Figure 16.

(A) Working principle of liver cell graphics chip. (a) A side view of a spatially randomly distributed cell (up) and side view of cell distribution under n-DEP. Hepatocytes are injected into the microfluidic cavity with continuous flow input and randomly distributed along the flow direction. (b) When sufficient alternating current (AC) is applied, the randomly distributed cells are repelled by the n-DEP effect under the control of the balancing force generated by DEP and fluid dynamics, and are arranged between the electrodes into the desired bead array pattern (Reproduced with permission from the Reference [84]). (B) Schematic illustration of the high-throughput fabrication and flexible manipulation system.
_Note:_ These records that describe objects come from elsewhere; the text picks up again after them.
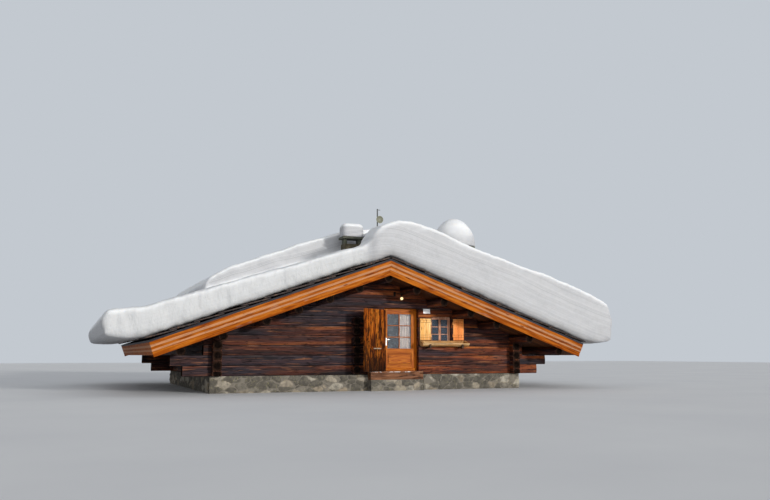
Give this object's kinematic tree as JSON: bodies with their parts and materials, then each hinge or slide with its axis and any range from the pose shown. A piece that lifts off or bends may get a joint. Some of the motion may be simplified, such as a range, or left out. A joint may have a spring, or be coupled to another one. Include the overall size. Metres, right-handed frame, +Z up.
{
  "type": "alpine log chalet",
  "caption": "Low log chalet with a broad stone-slab gable roof under deep snow, a half-glazed door, an outer plank door and a shuttered window.",
  "frame": {"origin": "on the ground under the middle of the house, at the lowest level of the stone plinth", "axes": "+Z up, -Y out of the front gable with the doors, +X to the right seen from the front"},
  "size_m": [16.8, 11.62, 6.87],
  "materials": {
    "hewn_logs": "weathered dark hewn logs",
    "purlin_wood": "dark round timber",
    "pine_boards": "bright oiled pine",
    "soffit_wood": "sawn boards",
    "roof_deck": "blue-black lining boards",
    "roof_stone": "split stone",
    "plinth_stone": "rubble stone in lime mortar",
    "floor_wood": "planed boards",
    "step_wood": "worn dark beam",
    "door_pine": "varnished orange pine",
    "door_glass": "clear glass",
    "door_steel": "brushed",
    "curtain_cloth": "thin white cloth",
    "old_planks": "rough sun-browned planks",
    "wrought_iron": "black iron",
    "window_wood": "weathered red-brown paint",
    "shutter_pine": "pale pine",
    "trough_wood": "peeled log",
    "bulb_glass": "milk glass",
    "plate_enamel": "white enamel",
    "chimney_stone": "rendered masonry",
    "cap_stone": "grey stone",
    "mast_steel": "dull grey",
    "dish_paint": "olive grey",
    "snow": "settled snow"
  },
  "bodies": {
    "root": {"back_gable": "hewn_logs", "back_wall": "hewn_logs", "blank_plate": "plate_enamel", "cross_wall_log_ends": "hewn_logs", "dish_mast": "mast_steel", "door_frame": "door_pine", "door_step": "step_wood", "eave_boards": "pine_boards", "floor_boards": "floor_wood", "flower_trough": "trough_wood", "front_gable": "hewn_logs", "front_wall_left": "hewn_logs", "front_wall_right": "hewn_logs", "hinge_pins": "wrought_iron", "lamp_bulb": "bulb_glass", "left_chimney_slab": "cap_stone", "left_chimney_snow": "snow", "left_chimney_stack": "chimney_stone", "left_purlins": "purlin_wood", "left_rafters": "soffit_wood", "left_roof_deck": "roof_deck", "left_roof_slabs": "roof_stone", "left_soffit_boards": "soffit_wood", "left_thick_snow": "snow", "left_thin_snow": "snow", "left_wall": "hewn_logs", "lower_bargeboards": "pine_boards", "middle_bargeboards": "pine_boards", "plinth_back": "plinth_stone", "plinth_front": "plinth_stone", "plinth_sides": "plinth_stone", "ridge_purlin": "purlin_wood", "right_chimney_slab": "cap_stone", "right_chimney_snow": "snow", "right_chimney_stack": "chimney_stone", "right_purlins": "purlin_wood", "right_rafters": "soffit_wood", "right_roof_deck": "roof_deck", "right_roof_slabs": "roof_stone", "right_roof_snow": "snow", "right_soffit_boards": "soffit_wood", "right_wall": "hewn_logs", "small_dish": "dish_paint", "trough_brackets": "trough_wood", "upper_bargeboards": "pine_boards", "wall_lamp_arm": "wrought_iron", "window_casements": "window_wood", "window_frames": "window_wood", "window_glass": "door_glass"},
    "front_door": {"front_door_leaf": "door_pine", "front_door_glass": "door_glass", "front_door_handle": "door_steel", "door_curtain": "curtain_cloth", "curtain_rod": "door_steel"},
    "outer_door": {"outer_door_planks": "old_planks", "outer_door_battens": "old_planks", "outer_door_pull": "old_planks"},
    "left_shutter": {"left_shutter": "shutter_pine"},
    "right_shutter": {"right_shutter": "shutter_pine"}
  },
  "joints": [
    {"name": "front_door_hinge", "type": "hinge", "parent": "root", "child": "front_door", "pos_m": [1.437, -4.246, 1.6], "axis": [0, 0, 1], "range_deg": [-95, 0]},
    {"name": "outer_door_hinge", "type": "hinge", "parent": "root", "child": "outer_door", "pos_m": [0.28, -4.532, 1.6], "axis": [0, 0, 1], "range_deg": [-17, 145]},
    {"name": "left_shutter_hinge", "type": "hinge", "parent": "root", "child": "left_shutter", "pos_m": [1.945, -4.536, 1.85], "axis": [0, 0, 1], "range_deg": [0, 180]},
    {"name": "right_shutter_hinge", "type": "hinge", "parent": "root", "child": "right_shutter", "pos_m": [2.755, -4.536, 1.85], "axis": [0, 0, -1], "range_deg": [0, 180]}
  ]
}
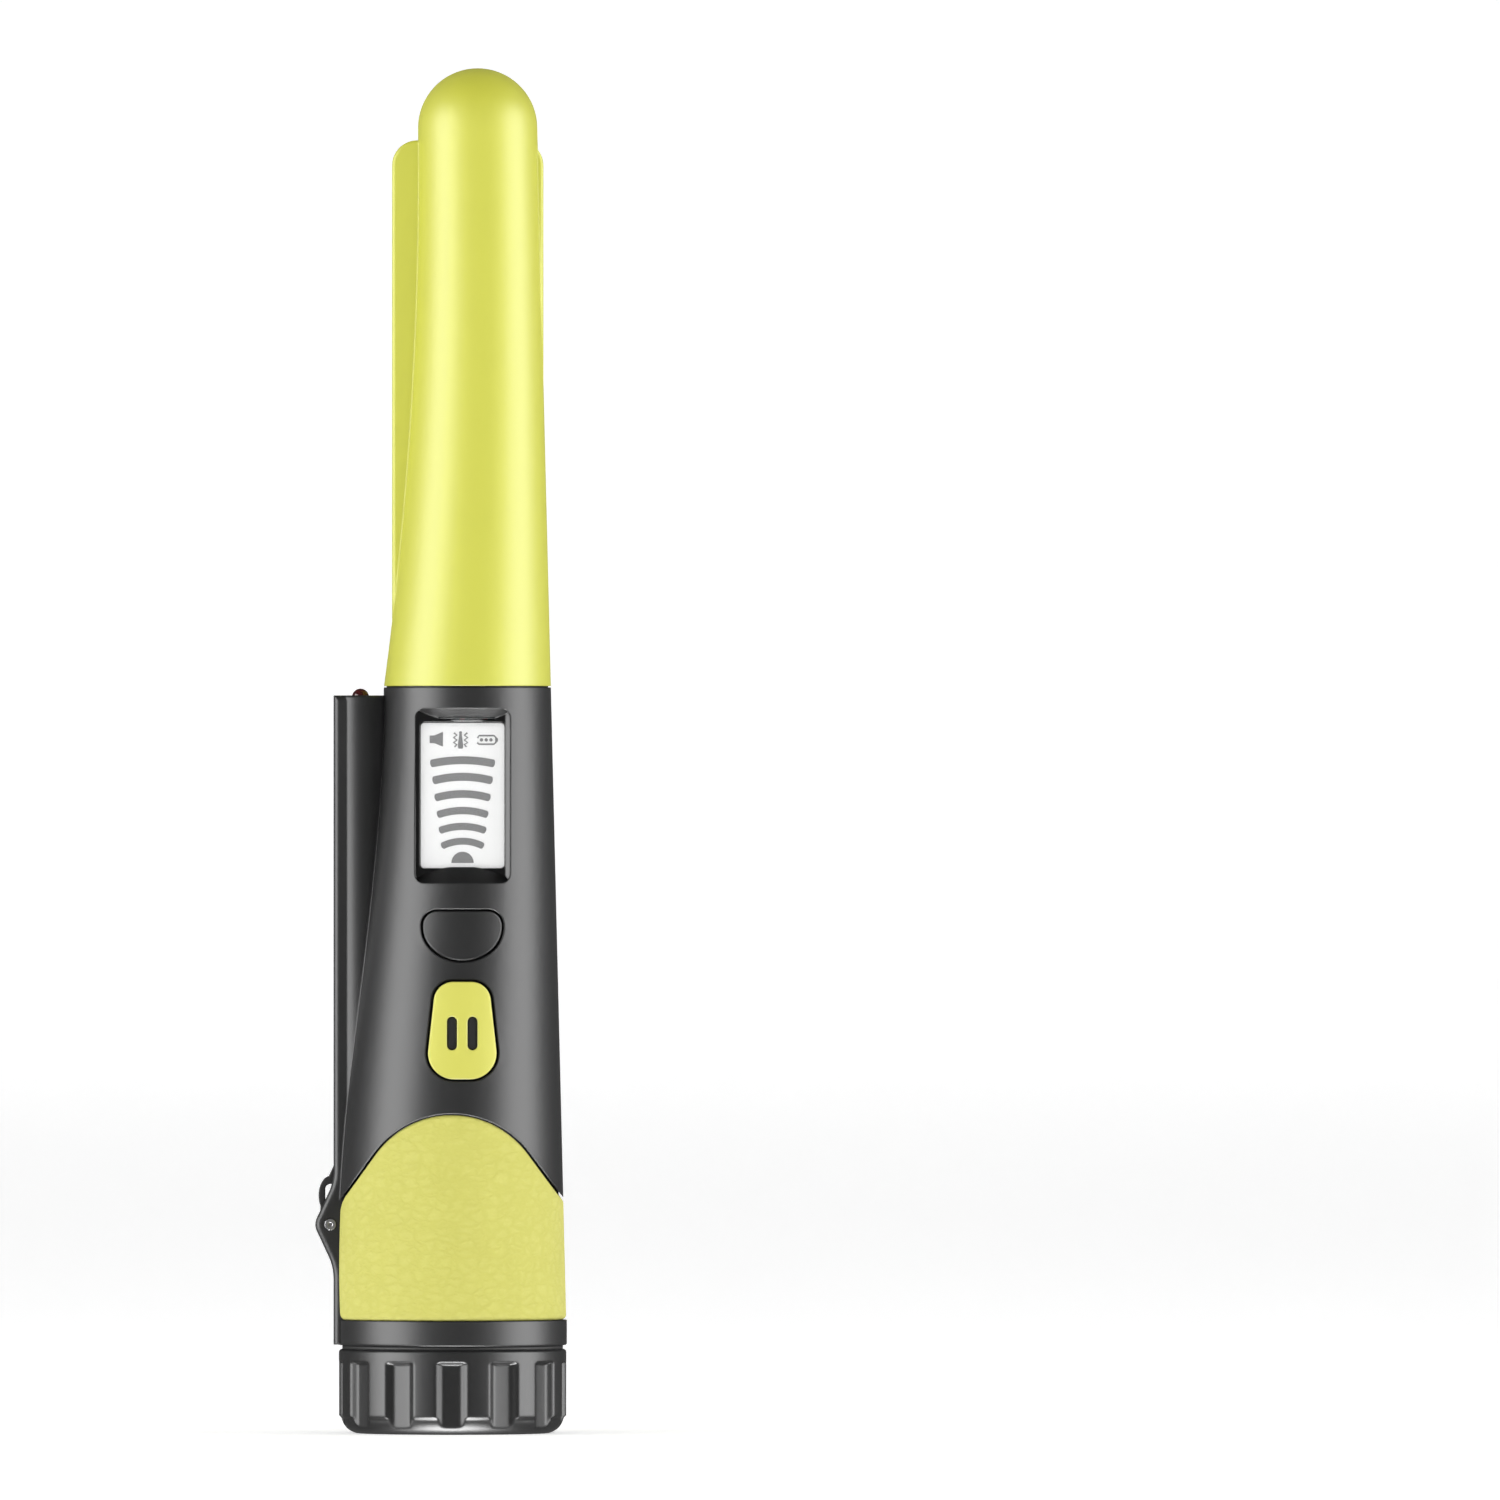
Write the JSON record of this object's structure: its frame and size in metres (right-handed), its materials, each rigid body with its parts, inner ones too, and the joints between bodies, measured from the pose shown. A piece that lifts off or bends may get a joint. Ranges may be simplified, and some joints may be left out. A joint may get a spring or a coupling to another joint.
{
  "type": "metal detecting pinpointer probe",
  "caption": "Handheld pinpointer probe: tapered handle with display and keys, screw cap with finger pockets over the battery, and a slim round-nosed sensing tip with a scraping blade.",
  "frame": {"origin": "centre of the end cap's flat foot", "axes": "+Z along the probe to the nose, -Y out of the display and keys, -X out of the keel"},
  "size_m": [0.0442, 0.0404, 0.24],
  "materials": {
    "tip_yellow": "smooth satin moulding, bright yellow-green",
    "housing_black": "satin black nylon",
    "grip_yellow": "leather-grained soft rubber, dull yellow",
    "key_black": "smooth black silicone",
    "key_yellow": "satin yellow key cap",
    "seal_black": "black seal rubber",
    "lcd_clear": "clear flat window",
    "lcd_grey": "grey reflective display with dark segments",
    "elastomer": "striped contact rubber",
    "board_green": "green circuit board",
    "chip_black": "moulded chip packages",
    "steel": "plain steel",
    "nickel": "nickel plate",
    "copper": "enamelled copper wire",
    "ferrite": "dark sintered ferrite",
    "bobbin_white": "natural nylon",
    "foam_grey": "closed-cell foam",
    "battery_shell": null,
    "lamp_red": "tinted lamp resin",
    "wire_black": "insulated wire",
    "wire_red": "insulated wire"
  },
  "bodies": {
    "housing": {"tip_shell": "tip_yellow", "neck_plug": "housing_black", "neck_oring": "seal_black", "coil_bobbin": "bobbin_white", "ferrite_rod": "ferrite", "transmit_coil": "copper", "receive_coils": "copper", "front_shell": "housing_black", "rear_shell": "housing_black", "shell_gasket": "seal_black", "shell_screws": "steel", "grip_sleeve": "grip_yellow", "battery_tube": "housing_black", "battery_contacts": "nickel", "contact_board": "board_green", "mode_switch": "chip_black", "power_switch": "chip_black", "lcd_window": "lcd_clear", "lcd_panel": "lcd_grey", "lcd_connector": "elastomer", "main_board": "board_green", "board_screws": "steel", "board_chips": "chip_black", "buzzer": "chip_black", "motor_boot": "foam_grey", "vibration_motor": "steel", "lamp": "lamp_red", "lamp_collar": "seal_black", "lanyard_pin": "steel", "battery_wires": "wire_red", "coil_wires": "copper", "lamp_wires": "wire_black"},
    "mode_button": {"mode_key": "key_black", "mode_plunger": "key_black"},
    "power_button": {"power_key_cap": "key_yellow", "power_key_core": "key_black", "power_plunger": "key_black"},
    "motor_rotor": {"motor_weight": "steel"},
    "link": {"lanyard_link": "housing_black"},
    "battery": {"battery_case": "battery_shell", "battery_terminals": "nickel", "pressure_pad": "foam_grey"},
    "cap": {"end_cap": "housing_black", "cap_oring": "seal_black"}
  },
  "joints": [
    {"name": "cap_travel", "type": "slide", "parent": "housing", "child": "battery", "axis": [0, 0, -1], "range_m": [0, 0.012]},
    {"name": "cap_turn", "type": "hinge", "parent": "battery", "child": "cap", "pos_m": [0, 0, 0.0074], "axis": [0, 0, -1], "range_deg": [0, 1441]},
    {"name": "mode_press", "type": "slide", "parent": "housing", "child": "mode_button", "axis": [0, 1, 0], "range_m": [0, 0.0005], "stiffness_N_per_m": 2500, "springref_m": -0.0004},
    {"name": "power_press", "type": "slide", "parent": "housing", "child": "power_button", "axis": [0, 1, 0], "range_m": [0, 0.0005], "stiffness_N_per_m": 2500, "springref_m": -0.0004},
    {"name": "link_swing", "type": "hinge", "parent": "housing", "child": "link", "pos_m": [-0.02146, 0, 0.0367], "axis": [0, -1, 0], "range_deg": [0, 125]},
    {"name": "motor_spin", "type": "hinge", "parent": "housing", "child": "motor_rotor", "pos_m": [0.00185, 0.003, 0.075], "axis": [0, 0, 1], "continuous": true}
  ],
  "couplings": [
    {"joint": "cap_turn", "follows": "cap_travel", "rad_per_m": 2094.4}
  ]
}
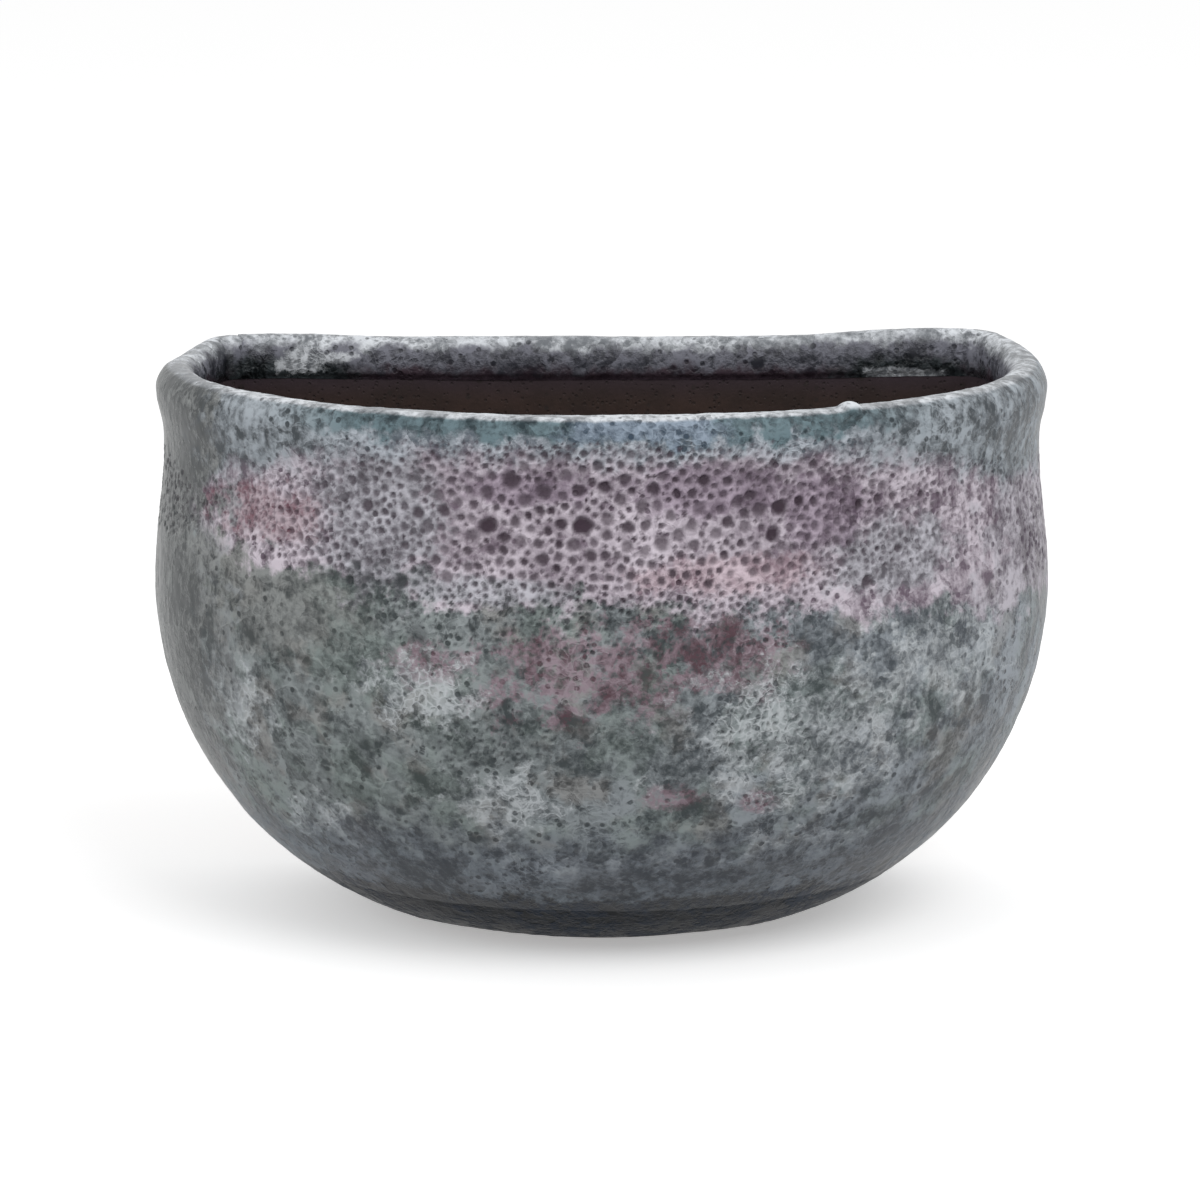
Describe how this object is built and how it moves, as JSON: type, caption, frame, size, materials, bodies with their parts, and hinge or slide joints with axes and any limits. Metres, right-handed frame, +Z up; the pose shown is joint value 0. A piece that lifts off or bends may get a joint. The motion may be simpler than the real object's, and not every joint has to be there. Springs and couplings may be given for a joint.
{
  "type": "wall planter",
  "caption": "Half-round stoneware wall planter with a rolled rim, a flat back to hang by, a drain hole and a cratered reactive glaze.",
  "frame": {"origin": "midway between the two hanging holes, on the back face that lies against the wall", "axes": "+Z up, +X to the viewer's right across the width, +Y out of the back towards the wall, so the bowl's front faces -Y"},
  "size_m": [0.3, 0.166, 0.1883],
  "materials": {
    "bare_clay": "matte, gritty fired red-brown stoneware",
    "slate_glaze": "satin, dark slate",
    "mottled_glaze": "satin, grey-green with a pale net and rose patches",
    "crater_glaze": "pale lavender crust broken by dark round pits",
    "lip_glaze": "smooth satin blue-grey"
  },
  "bodies": {
    "root": {"base_slab": "bare_clay", "bowl_wall": "bare_clay", "back_slab": "bare_clay", "corner_coils": "bare_clay", "rim_coil": "bare_clay", "slate_glaze": "slate_glaze", "bowl_glaze": "mottled_glaze", "belt_glaze": "crater_glaze", "lip_glaze": "lip_glaze"}
  },
  "joints": []
}
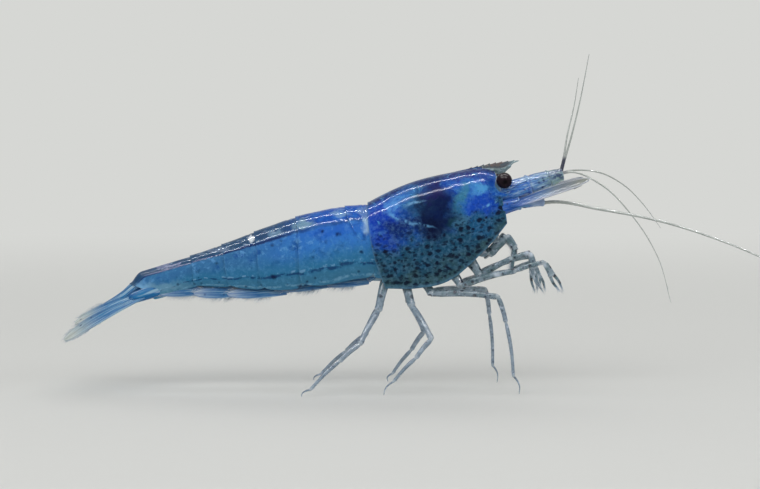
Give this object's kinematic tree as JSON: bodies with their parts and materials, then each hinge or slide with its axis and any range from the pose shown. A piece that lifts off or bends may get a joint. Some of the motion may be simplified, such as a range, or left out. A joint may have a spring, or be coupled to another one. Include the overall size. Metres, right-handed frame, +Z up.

The system consists of two main components: a DMD-based hydrogel manufacturing system for on-demand manufacturing; an ODEP force-based operation and assembly system for precise control. (Reproduced with permission from the Reference [45]). (C) (a) Schematic diagram of a quadrupole electrode array device. (b) Distribution of electric field intensity. (c) The aggregation of cells. (Reproduced with permission from the Reference [125]). (D) (a) The photosensitive prepolymer solution containing cells was filled between two conductive indium tin oxide (ITO)-coated plates. An insulating photoepoxy resin (SU-8) mask was placed on the bottom electrode plate. The insulating area covered most of the conductive surface, forming electrodes in the non-insulating area. An AC voltage was applied to the top and bottom plates, producing a spatially non-uniform electric field. (b) Distribution diagram of electric field intensity. (Reproduced with permission from the Reference [126]).